I'm working with a treasury management system every day. Short term loans, repos, swap loans, money transfers (ACH, SEPA, Tipanet, Wires). Worked in brokerage and banking for 10 years until I went full time trading. With regards to the specific ETN I mentioned: do your own research and read the actual prospectus.
Since I quoted several sections of the prospectus I've obviously read it. You, not so much. Again, have any specifics to talk about or just a vague superiority complex to share? If you're working in a treasury management system it's baffling why you would believe wires don't settle for some indeterminate amount of time you've yet to share with us. Again, what bank specifically have you experienced this at, and what is the time to settle a wire then? Maybe this is something that European banks differ from U.S. banks on, because again I see it several times a month. You get awfully thin on specifics when asked specific questions.... interesting that.
You know what, dude? Discussing with you is like playing chess with a pigeon. No matter which move you pull out of your sleeve, it kicks over all the pieces, shits on the board and claims the win. Be baffled about the treasury management system, read the goddamn prospectus to actually learn something and enjoy a place on my ignore list.

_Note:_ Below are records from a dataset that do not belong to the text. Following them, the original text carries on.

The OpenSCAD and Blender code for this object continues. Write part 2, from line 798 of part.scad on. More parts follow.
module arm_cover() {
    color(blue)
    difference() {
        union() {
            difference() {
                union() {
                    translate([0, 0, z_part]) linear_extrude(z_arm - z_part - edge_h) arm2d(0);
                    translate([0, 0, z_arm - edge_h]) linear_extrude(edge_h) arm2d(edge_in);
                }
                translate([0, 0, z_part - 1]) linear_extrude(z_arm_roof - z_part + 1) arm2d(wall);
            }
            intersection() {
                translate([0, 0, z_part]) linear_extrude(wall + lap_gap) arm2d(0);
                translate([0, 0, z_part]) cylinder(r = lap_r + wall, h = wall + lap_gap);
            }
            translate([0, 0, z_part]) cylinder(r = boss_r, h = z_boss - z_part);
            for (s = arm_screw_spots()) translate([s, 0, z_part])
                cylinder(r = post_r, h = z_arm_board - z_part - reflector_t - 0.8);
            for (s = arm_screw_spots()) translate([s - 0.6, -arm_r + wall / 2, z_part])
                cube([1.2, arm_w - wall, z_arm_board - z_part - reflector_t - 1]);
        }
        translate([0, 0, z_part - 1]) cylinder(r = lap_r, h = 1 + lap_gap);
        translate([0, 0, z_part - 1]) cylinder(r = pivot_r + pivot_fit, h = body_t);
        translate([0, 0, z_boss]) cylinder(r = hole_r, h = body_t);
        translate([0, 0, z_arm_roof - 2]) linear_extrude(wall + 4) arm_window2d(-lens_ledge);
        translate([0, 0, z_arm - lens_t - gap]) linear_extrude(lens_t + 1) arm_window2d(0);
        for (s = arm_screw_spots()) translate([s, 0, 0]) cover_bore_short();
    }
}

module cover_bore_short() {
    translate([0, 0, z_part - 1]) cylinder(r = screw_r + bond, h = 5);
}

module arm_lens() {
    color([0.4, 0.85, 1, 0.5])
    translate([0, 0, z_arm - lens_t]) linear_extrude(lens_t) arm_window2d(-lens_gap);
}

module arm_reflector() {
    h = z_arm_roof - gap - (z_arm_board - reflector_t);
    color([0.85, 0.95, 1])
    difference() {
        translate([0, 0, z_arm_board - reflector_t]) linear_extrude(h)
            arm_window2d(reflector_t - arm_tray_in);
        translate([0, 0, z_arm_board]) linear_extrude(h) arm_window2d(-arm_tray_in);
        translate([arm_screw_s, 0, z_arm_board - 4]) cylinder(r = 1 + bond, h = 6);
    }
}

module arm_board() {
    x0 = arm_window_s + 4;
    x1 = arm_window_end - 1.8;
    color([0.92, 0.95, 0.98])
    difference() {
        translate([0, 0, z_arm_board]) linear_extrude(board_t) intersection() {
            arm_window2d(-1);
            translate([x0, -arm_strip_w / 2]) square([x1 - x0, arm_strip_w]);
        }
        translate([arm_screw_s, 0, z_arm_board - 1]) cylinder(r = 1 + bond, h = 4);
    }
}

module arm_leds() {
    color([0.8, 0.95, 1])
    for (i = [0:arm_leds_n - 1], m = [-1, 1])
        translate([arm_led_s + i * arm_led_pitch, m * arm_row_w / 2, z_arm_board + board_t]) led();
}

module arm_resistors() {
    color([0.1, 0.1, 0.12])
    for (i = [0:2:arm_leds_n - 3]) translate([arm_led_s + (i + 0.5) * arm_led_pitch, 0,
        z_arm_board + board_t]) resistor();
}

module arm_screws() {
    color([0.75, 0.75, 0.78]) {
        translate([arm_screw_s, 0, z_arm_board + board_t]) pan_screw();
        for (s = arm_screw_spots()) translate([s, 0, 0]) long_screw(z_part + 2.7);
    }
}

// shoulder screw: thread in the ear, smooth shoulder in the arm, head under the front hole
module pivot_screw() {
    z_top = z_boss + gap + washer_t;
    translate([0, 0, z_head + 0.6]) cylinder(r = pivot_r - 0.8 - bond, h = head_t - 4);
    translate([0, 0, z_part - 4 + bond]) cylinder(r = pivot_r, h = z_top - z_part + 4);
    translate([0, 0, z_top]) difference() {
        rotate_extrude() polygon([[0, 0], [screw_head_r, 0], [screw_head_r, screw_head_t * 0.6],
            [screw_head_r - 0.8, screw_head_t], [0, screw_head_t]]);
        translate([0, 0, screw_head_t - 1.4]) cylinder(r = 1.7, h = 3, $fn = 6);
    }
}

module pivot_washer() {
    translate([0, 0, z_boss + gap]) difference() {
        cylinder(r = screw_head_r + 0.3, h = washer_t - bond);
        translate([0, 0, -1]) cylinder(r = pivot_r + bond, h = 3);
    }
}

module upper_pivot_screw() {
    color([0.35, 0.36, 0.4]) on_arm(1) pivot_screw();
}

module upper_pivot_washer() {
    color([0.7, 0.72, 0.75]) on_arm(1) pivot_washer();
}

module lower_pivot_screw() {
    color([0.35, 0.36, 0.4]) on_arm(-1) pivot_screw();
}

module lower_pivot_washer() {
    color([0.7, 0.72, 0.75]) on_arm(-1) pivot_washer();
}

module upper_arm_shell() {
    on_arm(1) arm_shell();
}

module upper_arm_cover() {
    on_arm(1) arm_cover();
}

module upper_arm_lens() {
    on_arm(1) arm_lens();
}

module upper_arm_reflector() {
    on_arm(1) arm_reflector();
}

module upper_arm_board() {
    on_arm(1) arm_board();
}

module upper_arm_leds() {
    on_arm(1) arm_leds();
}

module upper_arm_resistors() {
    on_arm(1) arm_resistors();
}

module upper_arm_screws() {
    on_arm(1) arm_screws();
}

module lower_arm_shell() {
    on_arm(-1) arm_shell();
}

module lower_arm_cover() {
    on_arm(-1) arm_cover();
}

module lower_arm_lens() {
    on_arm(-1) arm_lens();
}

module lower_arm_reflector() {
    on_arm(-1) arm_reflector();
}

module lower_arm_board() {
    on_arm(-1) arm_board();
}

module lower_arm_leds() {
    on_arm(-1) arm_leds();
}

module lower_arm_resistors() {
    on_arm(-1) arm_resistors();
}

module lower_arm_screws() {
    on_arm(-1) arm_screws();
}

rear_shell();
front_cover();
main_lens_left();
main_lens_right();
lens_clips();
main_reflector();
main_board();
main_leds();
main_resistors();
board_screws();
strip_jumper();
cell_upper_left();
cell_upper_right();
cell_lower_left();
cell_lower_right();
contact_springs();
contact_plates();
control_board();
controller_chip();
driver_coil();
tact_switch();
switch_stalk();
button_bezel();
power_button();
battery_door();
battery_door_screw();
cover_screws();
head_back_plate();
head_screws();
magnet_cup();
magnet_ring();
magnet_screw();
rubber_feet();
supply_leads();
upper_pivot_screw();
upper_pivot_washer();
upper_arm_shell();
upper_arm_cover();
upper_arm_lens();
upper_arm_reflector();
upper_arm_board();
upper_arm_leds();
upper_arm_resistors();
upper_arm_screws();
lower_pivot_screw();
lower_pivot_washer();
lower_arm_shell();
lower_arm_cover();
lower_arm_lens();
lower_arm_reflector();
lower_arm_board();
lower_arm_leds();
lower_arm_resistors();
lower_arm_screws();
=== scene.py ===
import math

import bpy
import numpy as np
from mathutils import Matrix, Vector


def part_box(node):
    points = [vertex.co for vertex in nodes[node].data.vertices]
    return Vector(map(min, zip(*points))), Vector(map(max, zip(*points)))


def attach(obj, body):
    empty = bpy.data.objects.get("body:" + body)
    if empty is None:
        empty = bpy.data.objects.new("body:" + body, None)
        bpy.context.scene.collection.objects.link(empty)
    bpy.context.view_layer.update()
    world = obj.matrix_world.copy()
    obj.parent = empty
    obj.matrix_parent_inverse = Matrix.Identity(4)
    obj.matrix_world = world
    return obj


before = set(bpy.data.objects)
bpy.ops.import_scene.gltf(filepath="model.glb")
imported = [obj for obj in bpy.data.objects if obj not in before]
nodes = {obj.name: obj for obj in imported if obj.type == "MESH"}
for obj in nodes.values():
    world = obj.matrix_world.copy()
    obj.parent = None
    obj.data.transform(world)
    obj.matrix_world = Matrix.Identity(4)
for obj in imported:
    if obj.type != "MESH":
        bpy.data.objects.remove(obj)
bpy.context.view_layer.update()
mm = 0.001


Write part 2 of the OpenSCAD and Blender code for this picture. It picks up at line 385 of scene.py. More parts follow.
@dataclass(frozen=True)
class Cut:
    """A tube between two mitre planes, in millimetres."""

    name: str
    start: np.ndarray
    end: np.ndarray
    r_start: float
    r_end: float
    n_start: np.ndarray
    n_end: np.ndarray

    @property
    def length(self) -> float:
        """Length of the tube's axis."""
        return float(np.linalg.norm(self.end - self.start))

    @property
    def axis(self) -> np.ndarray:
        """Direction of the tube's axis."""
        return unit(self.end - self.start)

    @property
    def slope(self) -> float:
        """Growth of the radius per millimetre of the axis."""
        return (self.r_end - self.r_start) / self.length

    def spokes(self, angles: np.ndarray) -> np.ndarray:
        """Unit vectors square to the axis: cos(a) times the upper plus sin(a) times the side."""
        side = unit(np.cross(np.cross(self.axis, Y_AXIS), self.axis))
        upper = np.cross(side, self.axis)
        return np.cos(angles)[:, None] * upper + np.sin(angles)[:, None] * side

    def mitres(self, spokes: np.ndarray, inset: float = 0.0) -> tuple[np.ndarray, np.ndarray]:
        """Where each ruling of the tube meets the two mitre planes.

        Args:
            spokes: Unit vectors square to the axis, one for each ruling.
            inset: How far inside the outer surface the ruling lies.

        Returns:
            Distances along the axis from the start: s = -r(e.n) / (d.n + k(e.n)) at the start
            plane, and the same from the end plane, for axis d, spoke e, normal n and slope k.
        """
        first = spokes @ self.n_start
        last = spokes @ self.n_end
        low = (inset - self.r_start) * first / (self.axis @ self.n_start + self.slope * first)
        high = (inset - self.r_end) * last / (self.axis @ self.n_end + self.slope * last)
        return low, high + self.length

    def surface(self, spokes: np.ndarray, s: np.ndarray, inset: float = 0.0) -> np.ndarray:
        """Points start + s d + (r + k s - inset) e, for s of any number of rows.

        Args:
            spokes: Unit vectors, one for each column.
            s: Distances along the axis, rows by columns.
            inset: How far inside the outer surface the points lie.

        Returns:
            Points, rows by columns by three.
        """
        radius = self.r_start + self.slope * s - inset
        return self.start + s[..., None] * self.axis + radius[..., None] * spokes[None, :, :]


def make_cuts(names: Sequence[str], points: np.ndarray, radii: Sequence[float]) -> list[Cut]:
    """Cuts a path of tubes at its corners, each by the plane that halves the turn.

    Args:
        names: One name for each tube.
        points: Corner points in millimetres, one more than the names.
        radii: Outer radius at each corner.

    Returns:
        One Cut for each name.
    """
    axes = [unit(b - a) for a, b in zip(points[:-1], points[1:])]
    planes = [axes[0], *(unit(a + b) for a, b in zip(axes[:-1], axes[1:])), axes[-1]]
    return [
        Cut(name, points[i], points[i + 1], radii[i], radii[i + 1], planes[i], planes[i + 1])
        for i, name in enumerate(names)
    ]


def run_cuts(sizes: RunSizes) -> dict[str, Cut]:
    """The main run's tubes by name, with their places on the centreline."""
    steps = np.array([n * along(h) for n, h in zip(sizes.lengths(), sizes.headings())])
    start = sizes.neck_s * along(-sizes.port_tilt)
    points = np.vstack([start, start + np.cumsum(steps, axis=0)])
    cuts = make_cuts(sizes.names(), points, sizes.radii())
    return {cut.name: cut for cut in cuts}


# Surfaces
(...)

Simple questions. One would think it would be easier to simply answer rather than going on about how much beneath you the rest of the world is. Apparently not.
Please do continue. It’s always benefits the space as a whole when a domain expert drops some knowledge. Since you make markets in crypto, what’s your opinion on eip-1559 and how it will effect the space?
Yes, there are certainly other headwinds for crypto, but none of this is really responsive to the question I posed in the OP, which was specifically about whether traditional market-making processes will port seamlessly to the crypto environment. Thanks for keeping this thread somewhat on track...I was worried we'd lost it to an off-topic 2-person p*ssing match. Interesting article. Though it doesn't really hint at anything atypical owing to differences between crypto and traditional markets; i.e. the gist of the piece seems to be "yeah, MM activities are influencing the price of the underlying just as they do in non-crypto settings." Which is...good/normal/healthy(?) Article does hint that the extreme volatility of crypto may result in traditional MM hedging activities having more extreme effects on the price of the underlying.